Lhuyd, a celebrated and profound antiquary, remarks, Arch. Brit. page 35. "It is a common error in etymology to endeavor the deriving all the radical words of our western European languages from the Latin and Greek; or indeed to derive constantly the primitives of any one language from any particular tongue. When we do this, we seem to forget that all have been subject to alterations; and that the greater and more polite any nation is, the more subject, (partly for improvement, and partly out of a luxurious wantonness) to new model their language. We must therefore necessarily allow, that whatever nations were of the neighborhood and of one common origin with the Greeks and Latins, when they began to distinguish themselves for politeness, they must have preserved their languages (which could differ from theirs only in dialects) much better than they; and consequently no absurdity to suppose a great many words of the language, spoken by the old aborigines, the Osci, the Læstrigones, the Ausonians, Ænotrians, Umbrians and Sabines, out of which the Latin was composed, to have been better preserved in the Celtic than in the Roman. "Lingua Hetrusca, Phrygia, Celtica (says the learned Stiernhelm) affines sunt omnes; ex uno fonte derivatæ. Nec Græca longe distat, Japheticæ sunt omnes; ergo et ipsa Latina. Non igitur mirium est innumera vocabula dictarum Linguarum communia esse cum Latinis." And that being granted, it must also be allowed that the Celtic (as well as all other languages) has been best preserved by such of their colonies, as, from the situation of their country, have been the least subject to foreign invasions. Whence it proceeds that we always find the ancient languages are best retained in mountains and islands."
The result of this doctrine is, that the primitive Celtic was preserved, in greatest purity, in Britain, before the Roman and Saxon conquests, and since those periods, in Wales and Cornwall.
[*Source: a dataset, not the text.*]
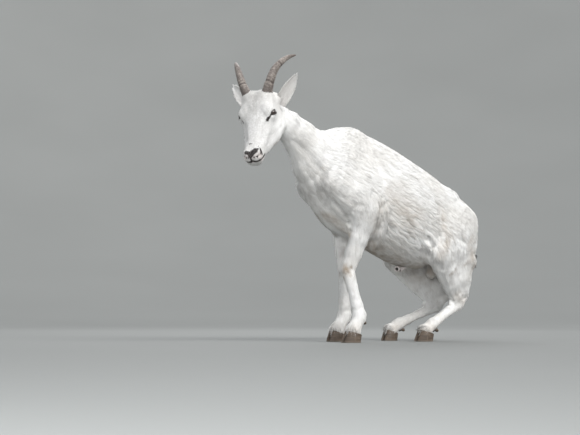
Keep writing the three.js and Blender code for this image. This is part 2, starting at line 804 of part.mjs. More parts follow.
// Hooves: two claws, flat below, rounded outside and nearly flat where they face each other
function claw(coronet, side, inner, toeOut) {
  const rings = [
    [0, 0, 14],
    [1, 0, 0],
    [1, 0.14, 0],
    [0.8, 1.25, 15],
    [0, 1.25, 15],
  ];
  const outward = side * (inner ? -1 : 1);
  const wall = (u, v, target) => {
    const [size, height, back] = rings[Math.round(v * 4)];
    const turn = u * 2 * Math.PI;
    const forward = Math.cos(turn);
    const sideways = Math.sin(turn) * outward;
    const sharp = forward > 0 ? 1 - 0.5 * forward ** 3 : 1;
    const half = sideways > 0 ? CLAW_OUTER : CLAW_INNER;
    target.set(
      back - forward * CLAW_LENGTH * size,
      Math.sin(turn) * half * sharp * (size > 0.9 ? 1 : 0.95) * (size > 0 ? 1 : 0),
      height * HOOF_TOE,
    );
  };
  const place = new THREE.Matrix4()
    .makeTranslation(coronet[0] - 14, coronet[1] + outward * CLAW_SPREAD, 0)
    .multiply(new THREE.Matrix4().makeRotationZ(rad(-toeOut * side * -1 + (inner ? -3 : 3) * side)));
  return solid(new ParametricGeometry(wall, 14, 4), place);
}

// The slanting plane between the pastern's coat and the hooves
function coronetPlane(coronet) {
  const slope = (HOOF_TOE - HOOF_HEEL) / (1.5 * CLAW_LENGTH);
  return { at: [coronet[0] - 24, coronet[1], HOOF_TOE], normal: [slope, 0, 1] };
}

function addFoot(prefix, coronet, side, toeOut) {
  const plane = coronetPlane(coronet);
  for (const [label, inner] of [["inner", true], ["outer", false]]) {
    put(`hoof_${prefix}_${label}`, keepBefore(claw(coronet, side, inner, toeOut), plane.at, plane.normal), HOOF);
  }
}

// Dew claws: two small blunt horny knobs behind each fetlock
function addDewClaws(prefix, fetlock, side, skinned) {
  for (const [label, inner] of [["inner", true], ["outer", false]]) {
    const across = side * (inner ? -1 : 1);
    const knob = new THREE.SphereGeometry(1, 8, 5);
    const place = new THREE.Matrix4()
      .makeTranslation(fetlock[0] + 12, fetlock[1] + across * 10, fetlock[2] - 22)
      .multiply(new THREE.Matrix4().makeRotationZ(rad(across * 20)))
      .multiply(new THREE.Matrix4().makeRotationY(rad(35)))
      .multiply(new THREE.Matrix4().makeScale(12, 7, 8));
    put(`dewclaw_${prefix}_${label}`, solid(knob, place).subtract(skinned), HOOF);
  }
}

function addLowerLeg(prefix, form, joints, top, side, name) {
  const sole = coronetPlane(joints.coronet);
  const size = { rings: 15, sides: 12, caps: 3, reach: 70 };
  const made = legPiece(form, [joints.course], size, [top, sole]);
  put(name, made, COAT);
  const skinned = legPiece(form, [joints.course], { ...size, inset: -GAP }, [top, sole]);
  addDewClaws(prefix, joints.fetlock, side, skinned);
  addFoot(prefix, joints.coronet, side, 8);
}

for (const [name, side] of Object.entries(SIDES)) {
  const fore = forelegJoints(name);
  const kneeFace = { at: fore.knee, normal: jointNormal(fore.elbow, fore.knee, fore.fetlock) };
  const shoulderCourse = [add(fore.elbow, [-16, 6 * side, -2]), between(fore.elbow, fore.knee, 0.2)];
  put(
    `foreleg_${name}_upper`,
    legPiece(
      body([`fore_${name}`]),
      [[...shoulderCourse, between(fore.elbow, fore.knee, 0.5), between(fore.elbow, fore.knee, 0.97)]],
      { rings: 12, sides: 16, caps: 3, reach: 130 },
      [...rootFaces(FORE_ROOT, side), turned(kneeFace)],
    ),
    COAT,
  );
  const foreCourse = [between(fore.elbow, fore.knee, 0.93), fore.knee, between(fore.knee, fore.fetlock, 0.5)];
  addLowerLeg(
    `fore_${name}`,
    legForms[`fore_${name}`],
    { ...fore, course: [...foreCourse, fore.fetlock, fore.coronet] },
    kneeFace,
    side,
    `foreleg_${name}_lower`,
  );

  const hind = hindlegJoints(name);
  const hindForm = body([`hind_${name}`]);
  const root = rootFaces(HIND_ROOT, side);
  const { stifle, hock } = hind;
  const thighEnd = { at: add(stifle, [60, 0, -58]), normal: [-0.12, 0, 1] };
  const hockFace = { at: add(hock, [10, 0, 26]), normal: [0.2, 0, -0.98] };
  const hamAt = (z, back, out) => [lerp(hock[0] + 22, 218, (z - 200) / 200) + back, out * side, z];
  put(
    `hindleg_${name}_thigh`,
    legPiece(
      hindForm,
      [
        [add(stifle, [10, 0, -4]), mirror([96, 106, 316], side), mirror([150, 96, 310], side),
          hamAt(310, -6, 86)],
      ],
      { rings: 12, sides: 24, caps: 5, reach: 190 },
      [...root, thighEnd],
      UP,
    ),
    COAT,
  );
  put(
    `hindleg_${name}_gaskin`,
    legPiece(
      hindForm,
      [
        [[hock[0] - 44, 80 * side, 278], [hock[0] - 26, 69 * side, 240], [hock[0] + 4, 57 * side, 202],
          add(hock, [10, 2 * side, 34])],
      ],
      { rings: 9, sides: 22, caps: 4, reach: 150 },
      [...root, turned(thighEnd), turned(hockFace)],
    ),
    COAT,
  );
  const hindCourse = [add(hock, [24, 0, 16]), hock, between(hock, hind.fetlock, 0.5)];
  addLowerLeg(
    `hind_${name}`,
    legForms[`hind_${name}`],
    { ...hind, course: [...hindCourse, hind.fetlock, hind.coronet] },
    hockFace,
    side,
    `hindleg_${name}_lower`,
  );
}

const model = new THREE.Group();
const bounds = new THREE.Box3();
for (const { name, made, look } of parts) {
  const { numProp, vertProperties, triVerts } = made.getMesh();
  const place = new Float32Array((vertProperties.length / numProp) * 3);
  for (let i = 0; i < place.length / 3; i += 1) {
    place.set(vertProperties.subarray(i * numProp, i * numProp + 3), i * 3);
  }
  const geometry = new THREE.BufferGeometry().setAttribute("position", new THREE.BufferAttribute(place, 3));
  geometry.setIndex(new THREE.BufferAttribute(triVerts, 1));
  geometry.computeVertexNormals();
  geometry.computeBoundingBox();
  bounds.union(geometry.boundingBox);
  const mesh = new THREE.Mesh(geometry, new THREE.MeshStandardMaterial(look));
  mesh.name = name;
  model.add(mesh);
}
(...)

Hence the affinity between the Hebrew and British, which will afterward appear.
Wallis remarks that it is doubtful whether many words in the English and German languages are derived from the Latin, or the Latin from the Teutonic, or whether all were derived from the same stock. "Multas autem voces, quæ nobis cum Germanis fere sunt communes, dubium est an prisci olim Teutones a Latinis, an hi ab illis, aut denique utrique ab eodem commune fonte, acceperint."——Gram. Cap. 14.
But I presume that history, as well as etymology, will go far in solving the doubt, and incline us to believe that the Teutonic, Greek and Latin were all children of the same parent tongue.